MJP is "write", but try to not use nullptr for a range, because the debug layer warn it may be a performance issue to map a full resource and an unwanted action. You can just send { 0, size } to mute the message

##### Share on other sites

@galop1n and @MJP are correct in that the range is wrong... but that's not your problem. That only matters on systems which don't have cache coherency, which I can pretty much guarantee you're not using.

Since you claim that "while debugging, the data has valid values," I take that to mean that if you use breakpoints and inspect the data, you see correct contents, but if you let the app run normally, you don't. That sounds to me like your synchronization isn't actually working correctly, and when your breakpoint hits, the GPU continues executing and fills in the memory you're inspecting by the time you look at it.
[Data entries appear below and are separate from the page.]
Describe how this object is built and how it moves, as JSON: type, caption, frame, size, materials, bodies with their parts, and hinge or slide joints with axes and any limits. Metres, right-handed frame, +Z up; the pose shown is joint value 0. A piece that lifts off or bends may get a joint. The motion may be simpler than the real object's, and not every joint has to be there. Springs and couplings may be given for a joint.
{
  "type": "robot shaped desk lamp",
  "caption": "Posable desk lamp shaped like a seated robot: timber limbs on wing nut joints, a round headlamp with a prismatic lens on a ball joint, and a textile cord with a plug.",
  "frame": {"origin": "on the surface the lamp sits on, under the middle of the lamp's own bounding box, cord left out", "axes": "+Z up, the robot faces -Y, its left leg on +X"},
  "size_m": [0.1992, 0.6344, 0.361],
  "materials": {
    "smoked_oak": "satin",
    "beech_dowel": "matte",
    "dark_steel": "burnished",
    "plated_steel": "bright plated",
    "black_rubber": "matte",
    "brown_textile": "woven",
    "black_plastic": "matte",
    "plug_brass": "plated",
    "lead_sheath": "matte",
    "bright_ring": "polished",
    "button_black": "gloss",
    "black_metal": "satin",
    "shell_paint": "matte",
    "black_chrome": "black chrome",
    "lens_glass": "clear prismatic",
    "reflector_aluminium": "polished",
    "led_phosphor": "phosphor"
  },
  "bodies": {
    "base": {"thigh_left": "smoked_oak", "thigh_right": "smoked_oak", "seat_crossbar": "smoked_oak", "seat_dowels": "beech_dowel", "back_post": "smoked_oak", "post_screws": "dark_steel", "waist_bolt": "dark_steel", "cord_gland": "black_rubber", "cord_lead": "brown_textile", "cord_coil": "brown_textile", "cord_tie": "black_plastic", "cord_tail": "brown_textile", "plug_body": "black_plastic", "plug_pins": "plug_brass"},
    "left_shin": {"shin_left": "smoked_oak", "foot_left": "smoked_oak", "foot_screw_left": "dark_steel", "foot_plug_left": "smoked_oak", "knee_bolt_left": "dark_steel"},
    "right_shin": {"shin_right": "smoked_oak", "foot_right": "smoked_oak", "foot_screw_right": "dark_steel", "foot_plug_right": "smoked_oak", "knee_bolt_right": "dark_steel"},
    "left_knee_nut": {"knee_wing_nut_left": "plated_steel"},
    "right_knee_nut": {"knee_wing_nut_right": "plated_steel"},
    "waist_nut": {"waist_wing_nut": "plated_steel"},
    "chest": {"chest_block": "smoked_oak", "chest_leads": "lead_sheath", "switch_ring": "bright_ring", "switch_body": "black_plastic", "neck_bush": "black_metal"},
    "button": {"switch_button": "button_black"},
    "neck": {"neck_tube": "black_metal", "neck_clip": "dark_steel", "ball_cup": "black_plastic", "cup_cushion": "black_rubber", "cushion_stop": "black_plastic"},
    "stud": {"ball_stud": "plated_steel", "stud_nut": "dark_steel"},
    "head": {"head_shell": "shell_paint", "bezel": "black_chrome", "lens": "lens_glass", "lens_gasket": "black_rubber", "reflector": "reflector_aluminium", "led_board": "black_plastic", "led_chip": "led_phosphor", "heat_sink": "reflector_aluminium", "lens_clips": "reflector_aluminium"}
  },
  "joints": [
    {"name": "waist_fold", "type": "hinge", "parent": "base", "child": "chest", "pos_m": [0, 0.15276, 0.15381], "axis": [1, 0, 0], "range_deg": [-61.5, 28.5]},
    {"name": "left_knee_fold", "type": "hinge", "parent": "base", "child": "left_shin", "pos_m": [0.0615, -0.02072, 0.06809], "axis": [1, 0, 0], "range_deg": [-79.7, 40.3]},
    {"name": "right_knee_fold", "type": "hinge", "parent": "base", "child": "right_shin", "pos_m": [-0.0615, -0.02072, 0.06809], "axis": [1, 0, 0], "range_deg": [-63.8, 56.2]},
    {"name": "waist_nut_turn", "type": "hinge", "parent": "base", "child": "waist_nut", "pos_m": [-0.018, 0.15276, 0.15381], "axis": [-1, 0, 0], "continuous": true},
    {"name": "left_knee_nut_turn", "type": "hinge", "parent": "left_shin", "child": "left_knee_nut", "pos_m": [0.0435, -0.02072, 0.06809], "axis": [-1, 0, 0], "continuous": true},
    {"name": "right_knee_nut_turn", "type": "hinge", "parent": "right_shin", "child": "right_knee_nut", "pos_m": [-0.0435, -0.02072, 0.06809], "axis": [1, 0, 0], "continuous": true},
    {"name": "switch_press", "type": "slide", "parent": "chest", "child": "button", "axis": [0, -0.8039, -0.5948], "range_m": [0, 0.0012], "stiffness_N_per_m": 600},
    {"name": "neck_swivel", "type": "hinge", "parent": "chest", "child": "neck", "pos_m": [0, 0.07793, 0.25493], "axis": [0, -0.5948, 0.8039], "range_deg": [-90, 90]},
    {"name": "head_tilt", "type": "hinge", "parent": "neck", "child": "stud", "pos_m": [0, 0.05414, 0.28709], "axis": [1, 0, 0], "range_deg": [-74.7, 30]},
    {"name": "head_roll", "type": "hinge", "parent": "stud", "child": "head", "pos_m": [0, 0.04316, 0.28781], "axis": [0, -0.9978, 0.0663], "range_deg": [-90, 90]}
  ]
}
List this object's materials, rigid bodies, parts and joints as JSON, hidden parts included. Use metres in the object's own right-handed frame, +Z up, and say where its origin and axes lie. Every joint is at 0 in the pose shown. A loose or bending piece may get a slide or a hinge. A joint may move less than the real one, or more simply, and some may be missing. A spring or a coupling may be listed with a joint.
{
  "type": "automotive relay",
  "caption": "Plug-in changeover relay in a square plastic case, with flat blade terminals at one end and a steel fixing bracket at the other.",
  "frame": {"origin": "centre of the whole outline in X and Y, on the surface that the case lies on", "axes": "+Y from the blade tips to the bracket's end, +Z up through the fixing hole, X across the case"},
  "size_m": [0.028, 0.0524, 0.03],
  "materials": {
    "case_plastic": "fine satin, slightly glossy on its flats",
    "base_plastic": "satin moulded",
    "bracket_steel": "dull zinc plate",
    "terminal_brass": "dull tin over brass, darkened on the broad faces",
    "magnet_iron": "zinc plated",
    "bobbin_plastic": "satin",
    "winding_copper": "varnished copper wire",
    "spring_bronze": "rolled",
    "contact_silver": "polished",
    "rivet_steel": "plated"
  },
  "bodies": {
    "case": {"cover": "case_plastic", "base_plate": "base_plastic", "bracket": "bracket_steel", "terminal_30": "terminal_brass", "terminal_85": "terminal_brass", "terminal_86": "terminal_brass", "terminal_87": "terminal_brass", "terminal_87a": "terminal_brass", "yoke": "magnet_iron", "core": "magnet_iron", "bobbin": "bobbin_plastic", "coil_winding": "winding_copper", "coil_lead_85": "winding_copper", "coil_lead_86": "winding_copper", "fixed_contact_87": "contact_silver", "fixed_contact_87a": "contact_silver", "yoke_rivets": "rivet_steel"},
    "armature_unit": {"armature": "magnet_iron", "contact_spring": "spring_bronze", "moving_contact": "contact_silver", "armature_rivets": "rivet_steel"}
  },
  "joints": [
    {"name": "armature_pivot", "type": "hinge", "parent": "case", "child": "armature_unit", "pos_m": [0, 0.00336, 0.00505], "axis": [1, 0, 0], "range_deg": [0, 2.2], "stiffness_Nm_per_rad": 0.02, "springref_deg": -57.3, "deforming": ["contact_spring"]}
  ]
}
##### Share on other sites

Hello @MJP, @galop1n, totally agree, now that you mention it, I mostly always use the same 0,0 range, I will change it just to be nice to the API.

Hi @SoldierOfLight , by debugging I was talking about a GPU debugger (like Visual Studio graphics debugger), I can see that the Read Back buffers had data, but then its al 0 (CPU side).

EDIT

I would like to point something, I've checking it and it looks like in most cases, this read back system is working just fine, but I have one case where it is returning invalid data. Could the problem be in other place, like the state of the resources? The thing is, Why I see valid data with the debugger?

Edited by piluve

##### Share on other sites

What OS version are you on? I'm currently aware of a bug where mapping a resource can cause it to incorrectly return 0s on some Windows 10 Insider builds. If you map the resource earlier and leave it mapped, does the problem go away?

##### Share on other sites

@SoldierOfLight I'm using Windows 10 Pro (with the latest patch I guess), I tried mapping once the ReadBack buffers but getting same results :C. I'll dig around this one that is failing and try to find out why.